Wissenschaftler empfehlen die Herkunftssprachen von Migrantenkindern als Schulfach

Berlin. Migrationssprachen sollten genauso wie Englisch oder Französisch in der Gesellschaft anerkannt und als Schulfächer eingeführt werden. Deshalb appellierten Politiker, Wissenschaftler und Interessenvertreter an die Verantwortlichen im Bildungswesen, die Herkunftssprachen als Teil des Fremdsprachenunterrichts anzubieten. "Mehrsprachigkeit stellt eine wichtige Ressource in unserer globalisierten Gesellschaft dar", sagte der Vorsitzende der Türkischen Gemeinde Deutschland, Kenan Kolat, gestern in Berlin.
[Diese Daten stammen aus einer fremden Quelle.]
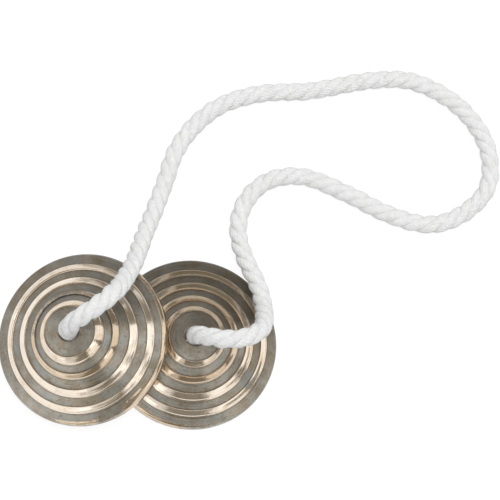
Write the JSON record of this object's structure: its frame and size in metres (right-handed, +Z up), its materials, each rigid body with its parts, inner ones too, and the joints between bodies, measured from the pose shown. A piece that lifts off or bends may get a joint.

Die Vorsitzende des Zentrums Sprachenvielfalt und Mehrsprachigkeit der Universität Köln, Claudia Riehl, sagte, das Potenzial, das in der "natürlichen Mehrsprachigkeit" stecke, dürfe nicht verschleudert werden. Sie fördere die Kreativität und interkulturelle Kompetenz der Kinder. Als Erwachsene könnten sie eine Brückenfunktion einnehmen. Auch der wirtschaftliche Vorteil liege auf der Hand: Firmen wollten mehrsprachiges Personal, sagte Riehl. Migrationskinder, die frühzeitig lernten, ihre Muttersprache richtig zu beherrschen, lernten zudem auch Deutsch und weitere Fremdsprachen leichter.

Auch Kinder ohne Migrationshintergrund sollten die Sprachen der Minderheiten lernen. Ein deutsches Kind könne dann die erlernte Fremdsprache bei Gleichaltrigen anwenden. Das schaffe interkulturelle Kompetenz sowie Toleranz. "Der Bedarf ist ganz sicher da und höher als das bestehende Angebot", sagte Riehl.

Bereits im Dezember 2007 haben Migranten-Organisationen mit der Kultusministerkonferenz eine gemeinsame Erklärung unterzeichnet. Die Kultusminister verpflichteten sich darin, sich dafür einzusetzen, "interkulturelles Lernen stärker im Unterricht und im außerunterrichtlichen Bereich zu verankern". Die Unterzeichner verpflichteten sich, nach zwei Jahren eine Einschätzung vorzunehmen, ob dies umgesetzt worden sei. Dies sei bisher nicht geschehen, kritisierte Kolat.